The 10 Most Unwatchable Films Featured on MST3K

5. The Incredibly Strange Creatures Who Stopped Living and Became Mixed-Up Zombies, 1964
The film: Upon release, this film was promoted as “the first monster musical!” It’s completely incomprehensible, a disaster on every level. The entirely unprofessional cast is barely able to get through a scene without stumbling over their material. The characters are downright bizarre, especially “Ortega,” the deformed henchman coated in what appears to be a thick layer of Vaseline. It’s perhaps the most unlikable cast in MST3k history—every attribute of every character is irritating, and the film itself is incredibly ugly. They don’t get more aesthetically unpleasant.

Single worst moment: It’s all terrible, but the musical numbers in Incredibly Strange Creatures are in a class of their own. Tacked on either to pad the film or in some amazingly deluded belief they would be a group’s “big break,” they come out of nowhere and drag on like an eternity. In the middle of it all, there’s even a painful stand-up comedy portion. Truly, this film had no idea of how to fill its own run-time.

4. Red Zone Cuba, 1966
The film: By the time Coleman Francis got around to making his third and final feature, he was down to casting non-actors as the principal characters. In this spirit, he cast himself as the lead in Red Zone Cuba, one of the dreariest and most hopeless films ever made. Every frame of this mean-spirited movie is full of hopeless dread. Every character is repugnant. Its 89-minute story about escaped cons being terrible people will take a year off your life.

Single worst moment: This movie is its own worst moment, but if you’re going to narrow it down to just one, perhaps the “best” is when Francis and his fellow thug doom a perfectly innocent café owner to a slow death by dropping him into a well.

3. Manos: The Hands of Fate, 1966
The film: When your director is a fertilizer salesman making a no-budget horror film because someone bet him he couldn’t, your finished product just isn’t going to be very good. Manos is probably the most famous MST3k episode, and many would call it their worst film. It’s easy to see why—it’s incredibly slow, from its meandering opening to the long stretches in the middle where people are just wandering around a farm house or an unlit desert at night. The actors are all either awkward, stiff or both. The most compelling character is goat-man “Torgo,” who does nothing but stutter and leer throughout the entire film. This alone makes him the best thing in it.

Single worst moment: The film’s opening is the stuff of cinematic legend—an uninterrupted eight-minute sequence of a family driving around in their big boat of a car, getting lost in the countryside while jazz music plays. It may be the longest eight minutes of your life.

2. Monster a Go-Go, 1965
The film: You could easily make a case for Monster a Go-Go as the worst film ever featured on MST3k. Its original director abandoned it incomplete in 1961 when it was bought by cheapo gore master Herschel Gordon Lewis. Lewis then filmed additional scenes with all-new characters and stapled the entire thing together into one “complete” movie about an astronaut turned into a monster. The resulting feature is so cheap that there’s a scene where one of the actors has to fake making a ringing telephone sound before picking up the receiver.

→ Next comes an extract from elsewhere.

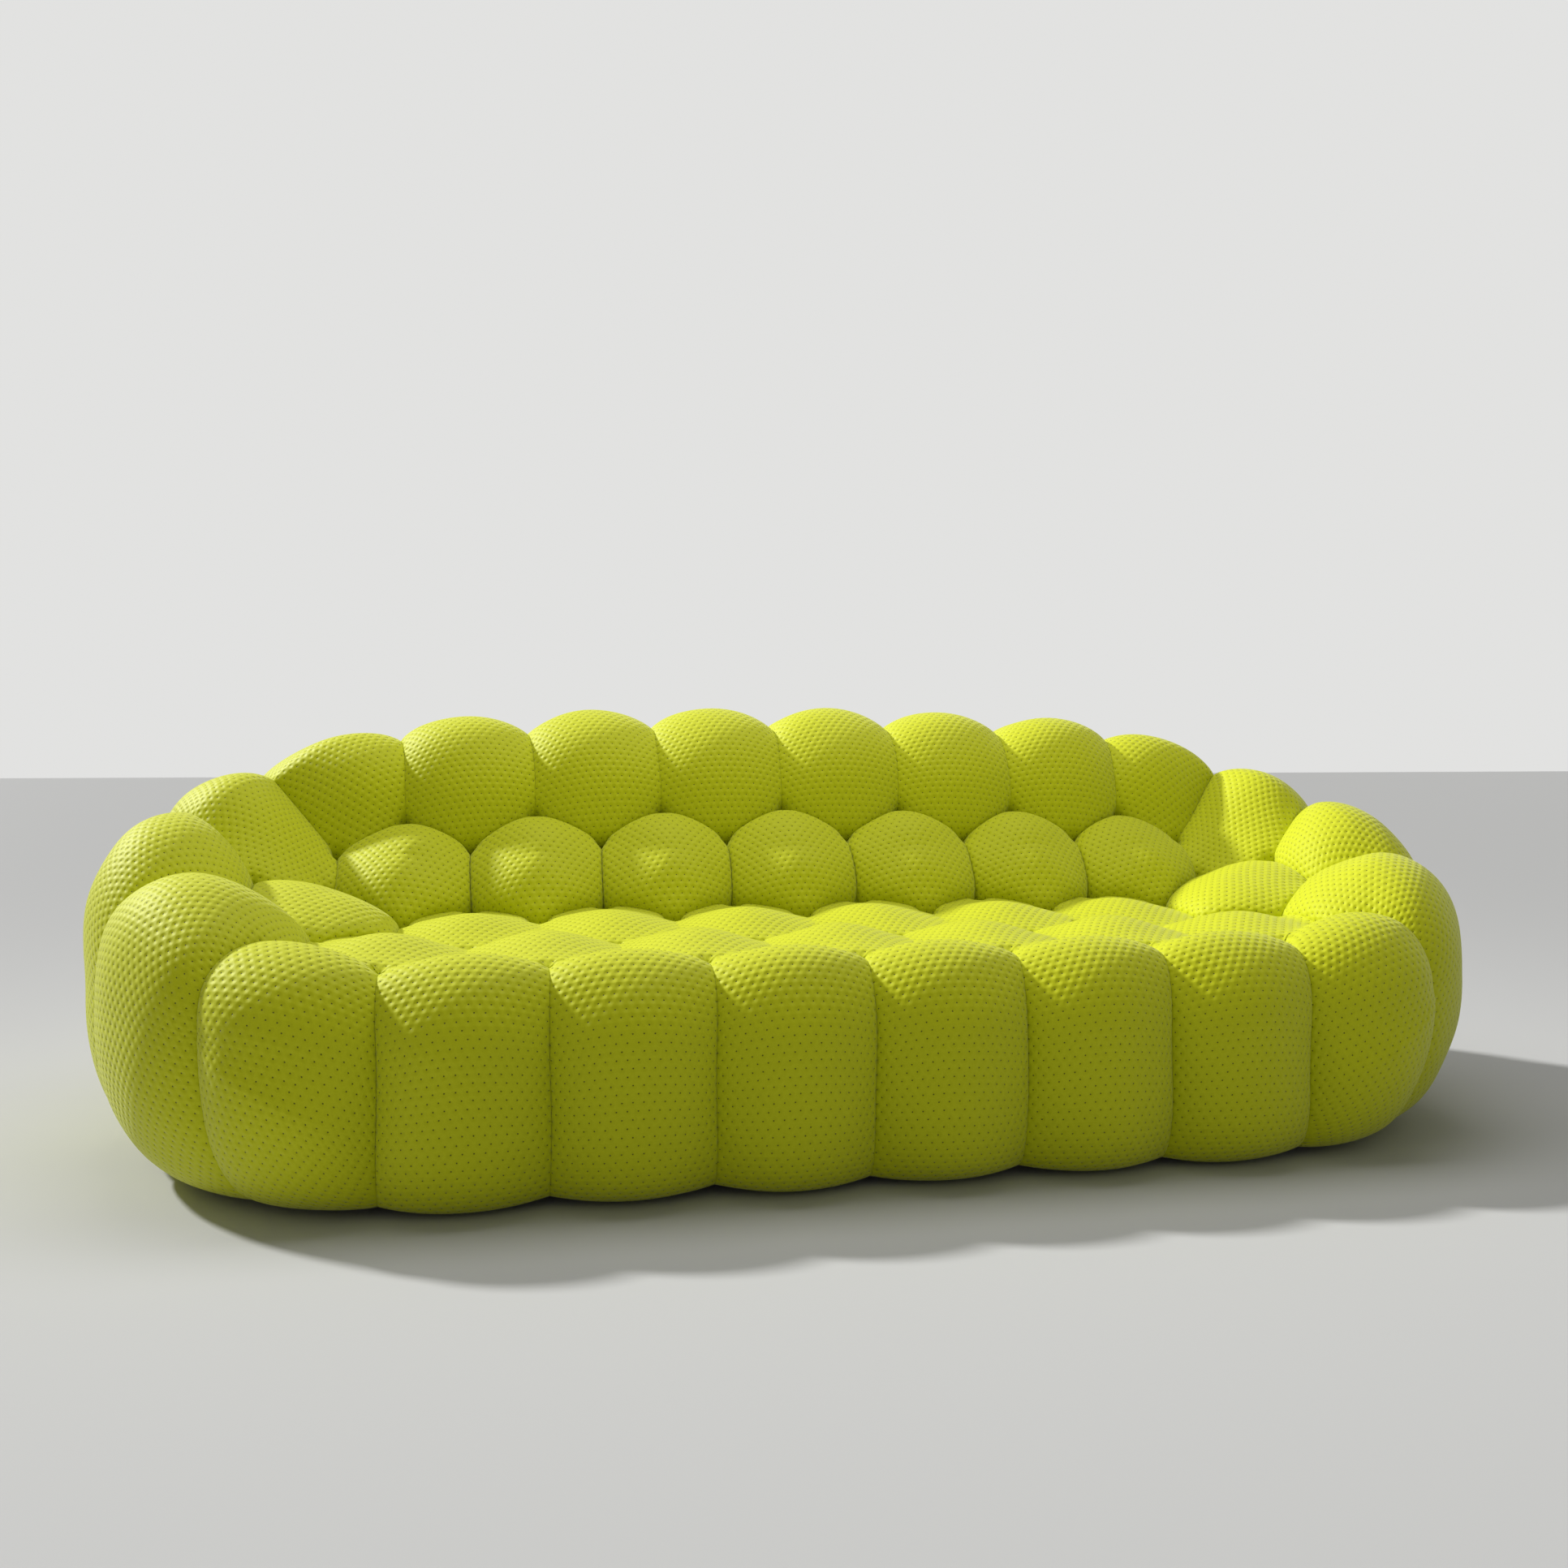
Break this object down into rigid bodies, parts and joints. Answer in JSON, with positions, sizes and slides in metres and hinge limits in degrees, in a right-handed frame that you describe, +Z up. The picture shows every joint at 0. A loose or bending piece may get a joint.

Single worst moment: Monster a Go-Go has what is authoritatively the worst ending of all time. After chasing the monster into the sewers and cornering him, a voiceover suddenly starts. It informs us that: “There was no monster to be followed. Astronaut Frank Douglas, rescued, alive, well, and of normal size, some eight thousand miles away in a lifeboat.”

Yes indeed, it’s the biggest movie cop-out ever.

1. The Beast of Yucca Flats, 1961

The film: This was Coleman Francis’ first feature, and there’s nothing that can be said to convey just how abysmal an effort it is. One can point out the nonsensical narration, which quips unexplained phrases such as “Flag on the moon: How did it get there?”

One can revel in the casting of Tor Johnson, perhaps the only time a director poached an actor away from Ed Wood. You can even make a little game of spotting characters alive and well who appeared to have been shot to death in earlier scenes. But the only way to experience what The Beast of Yucca Flats is really like is to either see the film or actually wander around the nuclear test sites of Yucca Flats until you mutate.

Single worst moment: The Beast of Yucca Flats was filmed entirely without a soundtrack. There were literally no microphones present while filming, and the result is something I’ve never seen in another non-silent movie: A complete feature film with no on-screen dialog. Every bit of dialog in the movie was inserted in post-production and is delivered either while characters are off-camera or too far away to be seen (this is often). For its 54-minute runtime, The Beast of Yucca Flats is the worst thing you’ll ever see.

Dishonorable Mentions: The Castle of Fu-Manchu, Being from Another Planet, Attack of the Eye Creatures.